WHAT THE TASK REQUIRES →
The complete listing should be restated exactly.

GIVEN INFORMATION →
++++++
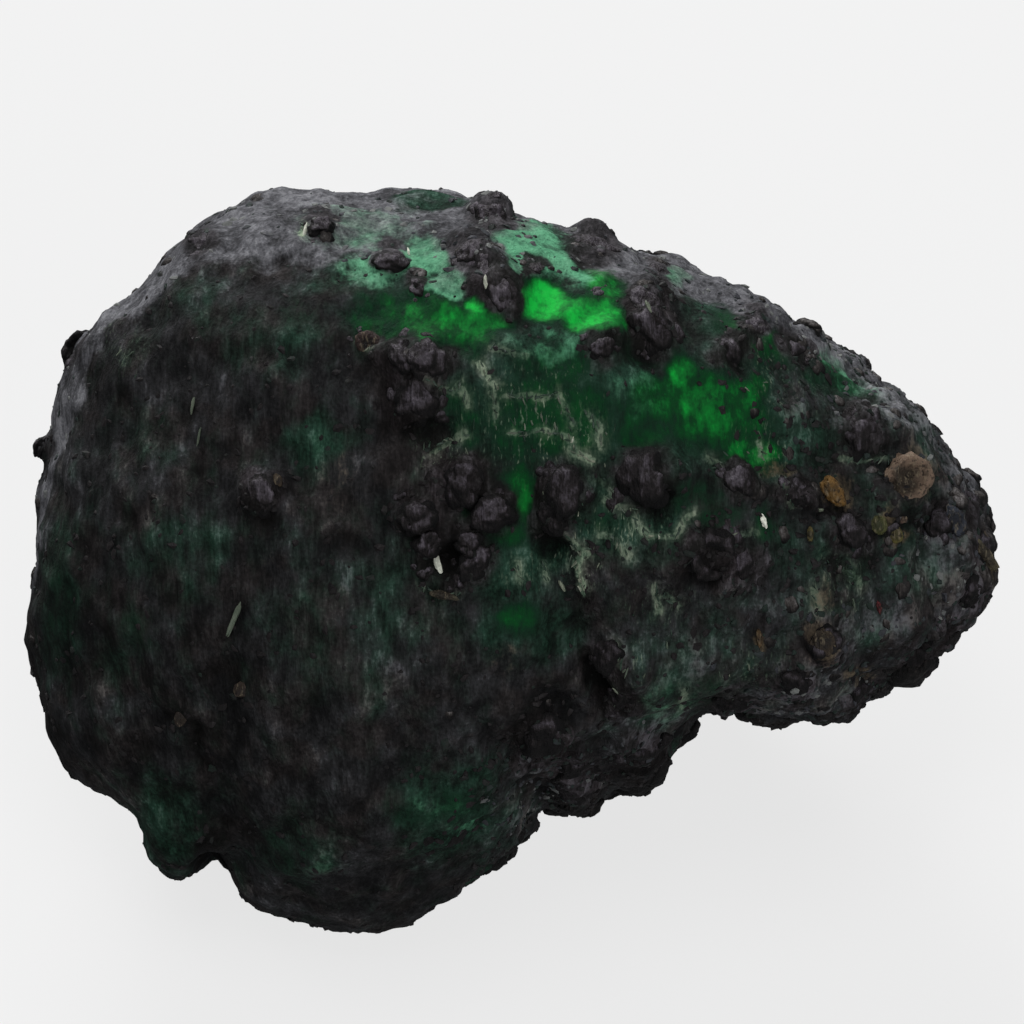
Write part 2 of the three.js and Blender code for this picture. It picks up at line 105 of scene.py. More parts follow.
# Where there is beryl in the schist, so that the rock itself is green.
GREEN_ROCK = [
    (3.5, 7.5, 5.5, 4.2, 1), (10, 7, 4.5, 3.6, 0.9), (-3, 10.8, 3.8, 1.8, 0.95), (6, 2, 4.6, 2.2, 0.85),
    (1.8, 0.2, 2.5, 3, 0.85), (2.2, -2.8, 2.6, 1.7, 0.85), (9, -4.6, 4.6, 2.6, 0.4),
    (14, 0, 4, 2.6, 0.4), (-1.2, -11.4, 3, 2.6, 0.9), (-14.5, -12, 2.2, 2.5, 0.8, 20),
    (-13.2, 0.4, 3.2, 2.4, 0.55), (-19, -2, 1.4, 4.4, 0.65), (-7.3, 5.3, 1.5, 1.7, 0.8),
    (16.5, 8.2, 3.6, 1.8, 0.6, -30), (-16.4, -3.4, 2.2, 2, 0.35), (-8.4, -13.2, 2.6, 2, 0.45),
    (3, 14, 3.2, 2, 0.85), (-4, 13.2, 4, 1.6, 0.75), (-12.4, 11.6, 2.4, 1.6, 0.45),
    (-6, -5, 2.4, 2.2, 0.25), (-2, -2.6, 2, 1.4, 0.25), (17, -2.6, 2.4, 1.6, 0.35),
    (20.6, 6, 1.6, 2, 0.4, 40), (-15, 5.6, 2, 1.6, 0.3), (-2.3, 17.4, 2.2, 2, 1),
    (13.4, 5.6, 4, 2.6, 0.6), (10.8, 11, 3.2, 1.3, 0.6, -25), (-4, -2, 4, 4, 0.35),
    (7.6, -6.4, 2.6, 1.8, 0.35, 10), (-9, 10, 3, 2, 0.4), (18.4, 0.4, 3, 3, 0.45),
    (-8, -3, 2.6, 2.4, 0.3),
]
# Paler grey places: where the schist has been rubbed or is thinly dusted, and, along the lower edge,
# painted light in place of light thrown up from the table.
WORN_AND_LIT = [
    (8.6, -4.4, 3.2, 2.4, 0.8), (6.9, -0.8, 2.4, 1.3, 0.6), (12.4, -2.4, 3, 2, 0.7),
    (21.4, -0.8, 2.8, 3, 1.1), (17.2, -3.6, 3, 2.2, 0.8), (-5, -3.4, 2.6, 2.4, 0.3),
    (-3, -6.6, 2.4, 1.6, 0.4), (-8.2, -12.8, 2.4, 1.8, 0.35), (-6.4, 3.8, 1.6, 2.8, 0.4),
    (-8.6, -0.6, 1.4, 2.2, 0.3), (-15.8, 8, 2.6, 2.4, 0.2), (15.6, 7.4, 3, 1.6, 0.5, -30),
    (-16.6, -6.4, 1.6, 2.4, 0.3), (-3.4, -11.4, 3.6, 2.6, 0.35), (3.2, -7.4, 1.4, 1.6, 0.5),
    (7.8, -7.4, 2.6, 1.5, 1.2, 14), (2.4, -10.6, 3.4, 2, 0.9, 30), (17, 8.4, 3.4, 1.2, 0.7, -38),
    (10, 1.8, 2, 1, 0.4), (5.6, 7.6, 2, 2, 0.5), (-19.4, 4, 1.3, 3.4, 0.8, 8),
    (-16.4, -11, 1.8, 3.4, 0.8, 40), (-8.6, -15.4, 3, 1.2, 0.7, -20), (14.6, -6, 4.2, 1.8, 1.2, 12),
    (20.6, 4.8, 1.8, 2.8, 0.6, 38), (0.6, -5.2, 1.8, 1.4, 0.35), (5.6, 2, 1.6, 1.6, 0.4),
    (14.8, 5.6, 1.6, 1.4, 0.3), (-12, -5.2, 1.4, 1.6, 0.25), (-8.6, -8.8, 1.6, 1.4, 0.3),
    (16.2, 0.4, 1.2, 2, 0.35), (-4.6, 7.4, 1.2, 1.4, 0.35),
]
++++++
ANSWER IN FULL →
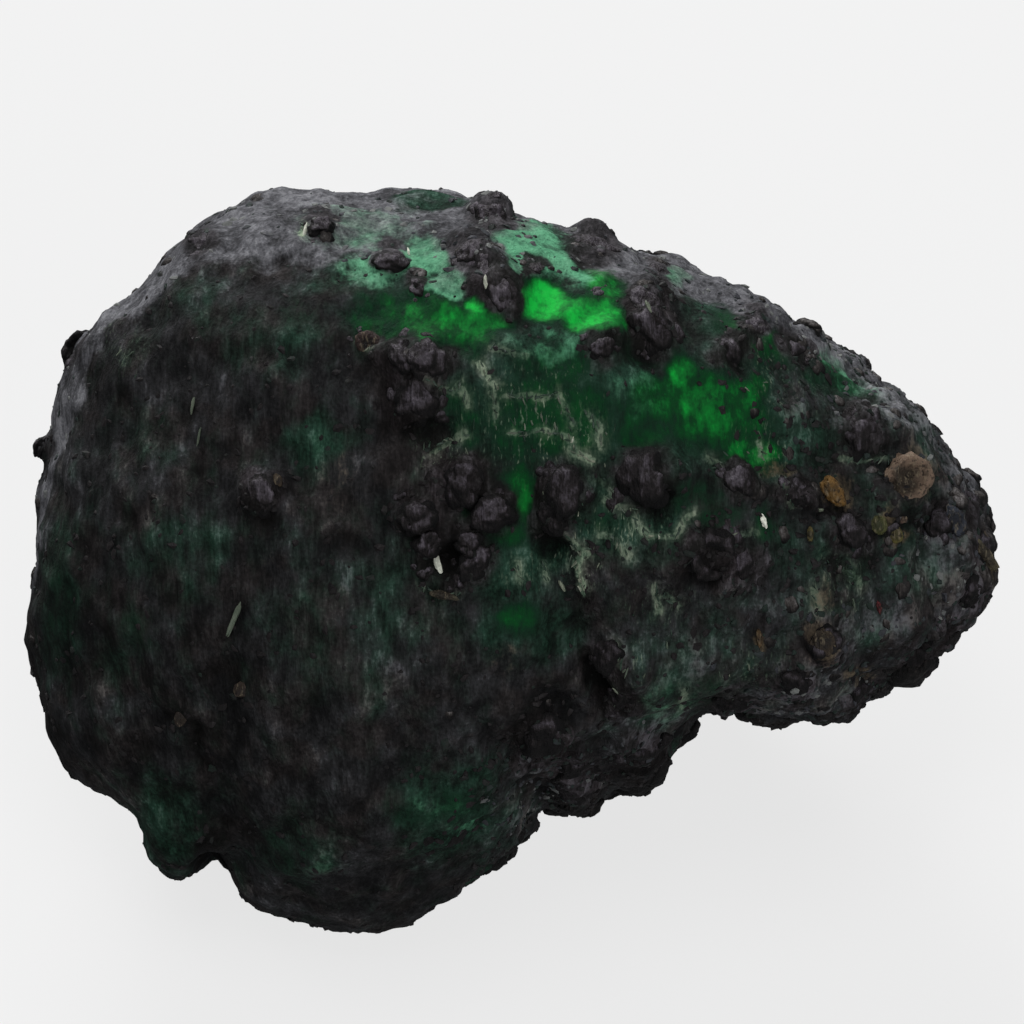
Write part 2 of the three.js and Blender code for this picture. It picks up at line 105 of scene.py. More parts follow.
# Where there is beryl in the schist, so that the rock itself is green.
GREEN_ROCK = [
    (3.5, 7.5, 5.5, 4.2, 1), (10, 7, 4.5, 3.6, 0.9), (-3, 10.8, 3.8, 1.8, 0.95), (6, 2, 4.6, 2.2, 0.85),
    (1.8, 0.2, 2.5, 3, 0.85), (2.2, -2.8, 2.6, 1.7, 0.85), (9, -4.6, 4.6, 2.6, 0.4),
    (14, 0, 4, 2.6, 0.4), (-1.2, -11.4, 3, 2.6, 0.9), (-14.5, -12, 2.2, 2.5, 0.8, 20),
    (-13.2, 0.4, 3.2, 2.4, 0.55), (-19, -2, 1.4, 4.4, 0.65), (-7.3, 5.3, 1.5, 1.7, 0.8),
    (16.5, 8.2, 3.6, 1.8, 0.6, -30), (-16.4, -3.4, 2.2, 2, 0.35), (-8.4, -13.2, 2.6, 2, 0.45),
    (3, 14, 3.2, 2, 0.85), (-4, 13.2, 4, 1.6, 0.75), (-12.4, 11.6, 2.4, 1.6, 0.45),
    (-6, -5, 2.4, 2.2, 0.25), (-2, -2.6, 2, 1.4, 0.25), (17, -2.6, 2.4, 1.6, 0.35),
    (20.6, 6, 1.6, 2, 0.4, 40), (-15, 5.6, 2, 1.6, 0.3), (-2.3, 17.4, 2.2, 2, 1),
    (13.4, 5.6, 4, 2.6, 0.6), (10.8, 11, 3.2, 1.3, 0.6, -25), (-4, -2, 4, 4, 0.35),
    (7.6, -6.4, 2.6, 1.8, 0.35, 10), (-9, 10, 3, 2, 0.4), (18.4, 0.4, 3, 3, 0.45),
    (-8, -3, 2.6, 2.4, 0.3),
]
# Paler grey places: where the schist has been rubbed or is thinly dusted, and, along the lower edge,
# painted light in place of light thrown up from the table.
WORN_AND_LIT = [
    (8.6, -4.4, 3.2, 2.4, 0.8), (6.9, -0.8, 2.4, 1.3, 0.6), (12.4, -2.4, 3, 2, 0.7),
    (21.4, -0.8, 2.8, 3, 1.1), (17.2, -3.6, 3, 2.2, 0.8), (-5, -3.4, 2.6, 2.4, 0.3),
    (-3, -6.6, 2.4, 1.6, 0.4), (-8.2, -12.8, 2.4, 1.8, 0.35), (-6.4, 3.8, 1.6, 2.8, 0.4),
    (-8.6, -0.6, 1.4, 2.2, 0.3), (-15.8, 8, 2.6, 2.4, 0.2), (15.6, 7.4, 3, 1.6, 0.5, -30),
    (-16.6, -6.4, 1.6, 2.4, 0.3), (-3.4, -11.4, 3.6, 2.6, 0.35), (3.2, -7.4, 1.4, 1.6, 0.5),
    (7.8, -7.4, 2.6, 1.5, 1.2, 14), (2.4, -10.6, 3.4, 2, 0.9, 30), (17, 8.4, 3.4, 1.2, 0.7, -38),
    (10, 1.8, 2, 1, 0.4), (5.6, 7.6, 2, 2, 0.5), (-19.4, 4, 1.3, 3.4, 0.8, 8),
    (-16.4, -11, 1.8, 3.4, 0.8, 40), (-8.6, -15.4, 3, 1.2, 0.7, -20), (14.6, -6, 4.2, 1.8, 1.2, 12),
    (20.6, 4.8, 1.8, 2.8, 0.6, 38), (0.6, -5.2, 1.8, 1.4, 0.35), (5.6, 2, 1.6, 1.6, 0.4),
    (14.8, 5.6, 1.6, 1.4, 0.3), (-12, -5.2, 1.4, 1.6, 0.25), (-8.6, -8.8, 1.6, 1.4, 0.3),
    (16.2, 0.4, 1.2, 2, 0.35), (-4.6, 7.4, 1.2, 1.4, 0.35),
]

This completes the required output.